SOURCE DATA
+ + + + + + +

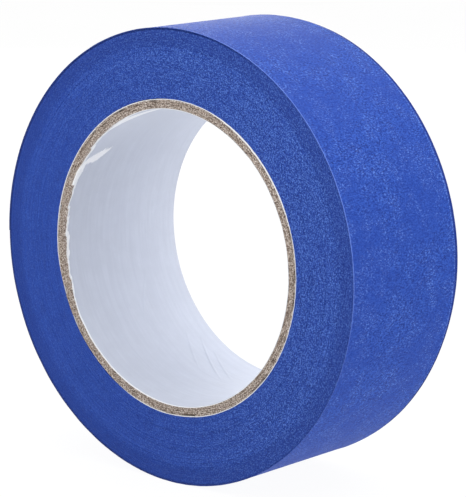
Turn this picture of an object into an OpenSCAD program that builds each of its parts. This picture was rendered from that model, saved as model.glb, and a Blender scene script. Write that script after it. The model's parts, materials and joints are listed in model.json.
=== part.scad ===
// Masking tape roll: a spiral-wound paperboard core with crepe paper tape on it.
// The roll stands on its rim. The bore runs along Y and the front face looks along -Y.
// The origin is the centre of the bore, halfway along it, and +Z is up. Millimetres.

/* [Core] */
// Diameter of the bore, the size that fits a dispenser's spindle
bore_d = 76.2; // [75:0.1:78]
// Thickness of the glossy white liner that faces the bore
liner_t = 0.15; // [0.1:0.05:0.4]
// Thickness of each kraft board ply
ply_t = 0.55; // [0.3:0.05:0.9]
// Number of kraft board plies between the liner and the outer ply
ply_count = 4; // [2:1:6]
// Thickness of the thin white ply that the tape is wound on
outer_ply_t = 0.2; // [0.1:0.05:0.5]

/* [Tape] */
// Width of the tape, which is also the length of the core
tape_w = 42.7; // [18:0.1:100]
// Thickness of the tape, crepe paper backing and adhesive together
tape_t = 0.14; // [0.1:0.01:0.3]
// Number of turns in the roll, with the last one
turns = 127; // [20:1:200]

/* [Free end] */
// Angle of the cut end round the roll, from +X towards +Z
end_angle = 180; // [150:5:210]
// Number of lengths that the free end bends in
end_count = 4; // [2:1:6]
// Angle round the roll that each length covers
end_step = 12; // [8:1:16]
// Air under the free end, where it has let go of the turn below
end_lift = 0.03; // [0.02:0.01:0.1]
// Play between one length's rounded edge and the hollow edge before it
edge_play = 0.03; // [0.02:0.01:0.05]

/* [Hidden] */
$fn = 180;
bore_r = bore_d / 2;
ply_base_r = bore_r + liner_t;
outer_ply_r = ply_base_r + ply_count * ply_t;
core_r = outer_ply_r + outer_ply_t;
// Radius where the last turn starts to cover the turn below it
last_turn_r = core_r + (turns - 1) * tape_t;
// Distance between the centres of the two half circles that make a spiral turn
half_pitch = tape_t / 2;
// Radius of the middle of the free end, about the second centre
end_mid_r = last_turn_r + half_pitch + end_lift + tape_t / 2;
end_start = -end_count * end_step;
// Reach that takes a cutting shape past everything it cuts
cut_reach = 2 * (core_r + turns * tape_t);

kraft_colours = ["#a8907c", "#9c8470", "#a8907c", "#a28a78"];
tape_colour = "#3f60b4";
liner_colour = "#dfe3ec";

// Lays a drawing in the X-Y plane along the roll's width, upright on the roll's own axis
module across_roll(width = tape_w) {
    rotate([90, 0, 0])
        linear_extrude(height = width, center = true)
            children();
}

// One tube of the core's wall
module core_tube(inner_r, wall) {
    across_roll()
        difference() {
            circle(r = inner_r + wall);
            circle(r = inner_r);
        }
}

// A disc whose edge is one turn of a spiral: two half circles about centres that lie
// half a tape thickness apart, so the edge steps out by a whole thickness at angle 0
module spiral_disc(start_r) {
    intersection() {
        circle(r = start_r);
        translate([-cut_reach / 2, 0])
            square(cut_reach);
    }
    intersection() {
        translate([half_pitch, 0])
            circle(r = start_r + half_pitch);
        translate([-cut_reach / 2, -cut_reach])
            square(cut_reach);
    }
}

// A sector from one angle to another, less than half a turn wide
module sector(from, to) {
    polygon([
        [0, 0],
        cut_reach * [cos(from), sin(from)],
        cut_reach * [cos((from + to) / 2), sin((from + to) / 2)],
        cut_reach * [cos(to), sin(to)]
    ]);
}

// Places its children at one of the free end's bend lines, counted from the roll
module at_bend(number) {
    angle = end_start + (number - 1) * end_step;
    translate([half_pitch + end_mid_r * cos(angle), end_mid_r * sin(angle)])
        children();
}

// The hollow edge that the next length's rounded edge turns in
module hollow_edge(number) {
    at_bend(number)
        circle(r = tape_t / 2 + edge_play);
}

// White liner of the bore
module core_liner() {
    color(liner_colour)
        core_tube(bore_r, liner_t);
}

// Kraft board plies, counted outwards from the liner
module core_ply(number) {
    color(kraft_colours[(number - 1) % len(kraft_colours)])
        core_tube(ply_base_r + (number - 1) * ply_t, ply_t);
}

// White ply that the tape is wound on
module core_outer_ply() {
    color(liner_colour)
        core_tube(outer_ply_r, outer_ply_t);
}

// Every turn of tape but the last one
module tape_pack() {
    color(tape_colour)
        across_roll()
            rotate(end_angle)
                difference() {
                    spiral_disc(last_turn_r);
                    circle(r = core_r);
                }
}

// The last turn, as far as the free end's first bend line
module tape_last_turn() {
    color(tape_colour)
        across_roll()
            rotate(end_angle)
                difference() {
                    spiral_disc(last_turn_r + tape_t);
                    spiral_disc(last_turn_r);
                    translate([half_pitch, 0])
                        sector(end_start, 0);
                    hollow_edge(1);
                }
}

// One length of the free end, from its rounded edge to the next length's hollow edge
module tape_end(number) {
    from = end_start + (number - 1) * end_step;
    color(tape_colour)
        across_roll()
            rotate(end_angle)
                difference() {
                    union() {
                        translate([half_pitch, 0])
                            intersection() {
                                difference() {
                                    circle(r = end_mid_r + tape_t / 2);
                                    circle(r = end_mid_r - tape_t / 2);
                                }
                                sector(from, from + end_step);
                            }
                        at_bend(number)
                            circle(r = tape_t / 2);
                    }
                    if (number < end_count)
                        hollow_edge(number + 1);
                }
}

core_liner();
for (i = [1:ply_count])
    core_ply(i);
core_outer_ply();
tape_pack();
tape_last_turn();
for (i = [1:end_count])
    tape_end(i);
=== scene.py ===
"""Looks of a masking tape roll: crepe paper tape wound on a spiral paperboard core.

The roll stands on its rim with its bore along Y and its front face towards -Y. Angles go
round the roll from +X towards +Z. Sizes are in millimetres until a mesh is made.
"""
import json
import math

import bmesh
import bpy
import numpy as np
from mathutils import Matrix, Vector


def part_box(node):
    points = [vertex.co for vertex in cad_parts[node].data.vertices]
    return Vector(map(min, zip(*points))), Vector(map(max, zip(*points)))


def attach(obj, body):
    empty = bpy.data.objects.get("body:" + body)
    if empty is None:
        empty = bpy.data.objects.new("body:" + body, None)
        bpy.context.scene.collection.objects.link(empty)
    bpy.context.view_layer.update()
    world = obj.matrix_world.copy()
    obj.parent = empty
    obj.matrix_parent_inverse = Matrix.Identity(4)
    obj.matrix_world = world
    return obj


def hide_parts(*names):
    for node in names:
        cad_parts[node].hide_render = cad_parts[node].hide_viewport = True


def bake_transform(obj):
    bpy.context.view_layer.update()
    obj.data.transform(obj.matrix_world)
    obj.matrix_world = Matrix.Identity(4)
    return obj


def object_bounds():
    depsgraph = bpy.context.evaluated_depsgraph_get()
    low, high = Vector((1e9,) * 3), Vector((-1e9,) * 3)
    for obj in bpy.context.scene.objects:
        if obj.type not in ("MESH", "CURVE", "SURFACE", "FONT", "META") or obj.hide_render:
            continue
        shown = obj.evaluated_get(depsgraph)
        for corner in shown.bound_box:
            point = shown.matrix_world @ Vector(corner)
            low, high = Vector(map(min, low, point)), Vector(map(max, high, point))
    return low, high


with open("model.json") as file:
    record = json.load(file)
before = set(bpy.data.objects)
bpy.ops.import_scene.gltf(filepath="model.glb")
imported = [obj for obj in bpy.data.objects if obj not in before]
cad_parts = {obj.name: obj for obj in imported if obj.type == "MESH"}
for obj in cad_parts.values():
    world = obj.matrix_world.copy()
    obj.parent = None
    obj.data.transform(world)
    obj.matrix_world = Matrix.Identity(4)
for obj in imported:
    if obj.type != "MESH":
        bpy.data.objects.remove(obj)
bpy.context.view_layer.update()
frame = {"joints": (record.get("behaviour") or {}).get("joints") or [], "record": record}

MM = 0.001
FULL_TURN = 2 * math.pi


# ---- Camera, at the photograph's viewing angle ----
VIEW_AZIMUTH = math.radians(41.04)
VIEW_ELEVATION = math.radians(11.08)
VIEW_DISTANCE = 662.0
LENS, SENSOR = 185.3, 36.0
AIM_RIGHT = 1.48  # how far right of the roll's centre the camera looks
AIM_DOWN = 0.44  # and how far below it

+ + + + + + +

Within the listing above, the range opens at the line with "core_liner();" and closes at the line with "point = shown.matrix_world". Reproduce exactly the lines of that range, including both ends.

FULL RESPONSE
core_liner();
for (i = [1:ply_count])
    core_ply(i);
core_outer_ply();
tape_pack();
tape_last_turn();
for (i = [1:end_count])
    tape_end(i);
=== scene.py ===
"""Looks of a masking tape roll: crepe paper tape wound on a spiral paperboard core.

The roll stands on its rim with its bore along Y and its front face towards -Y. Angles go
round the roll from +X towards +Z. Sizes are in millimetres until a mesh is made.
"""
import json
import math

import bmesh
import bpy
import numpy as np
from mathutils import Matrix, Vector


def part_box(node):
    points = [vertex.co for vertex in cad_parts[node].data.vertices]
    return Vector(map(min, zip(*points))), Vector(map(max, zip(*points)))


def attach(obj, body):
    empty = bpy.data.objects.get("body:" + body)
    if empty is None:
        empty = bpy.data.objects.new("body:" + body, None)
        bpy.context.scene.collection.objects.link(empty)
    bpy.context.view_layer.update()
    world = obj.matrix_world.copy()
    obj.parent = empty
    obj.matrix_parent_inverse = Matrix.Identity(4)
    obj.matrix_world = world
    return obj


def hide_parts(*names):
    for node in names:
        cad_parts[node].hide_render = cad_parts[node].hide_viewport = True


def bake_transform(obj):
    bpy.context.view_layer.update()
    obj.data.transform(obj.matrix_world)
    obj.matrix_world = Matrix.Identity(4)
    return obj


def object_bounds():
    depsgraph = bpy.context.evaluated_depsgraph_get()
    low, high = Vector((1e9,) * 3), Vector((-1e9,) * 3)
    for obj in bpy.context.scene.objects:
        if obj.type not in ("MESH", "CURVE", "SURFACE", "FONT", "META") or obj.hide_render:
            continue
        shown = obj.evaluated_get(depsgraph)
        for corner in shown.bound_box:
            point = shown.matrix_world @ Vector(corner)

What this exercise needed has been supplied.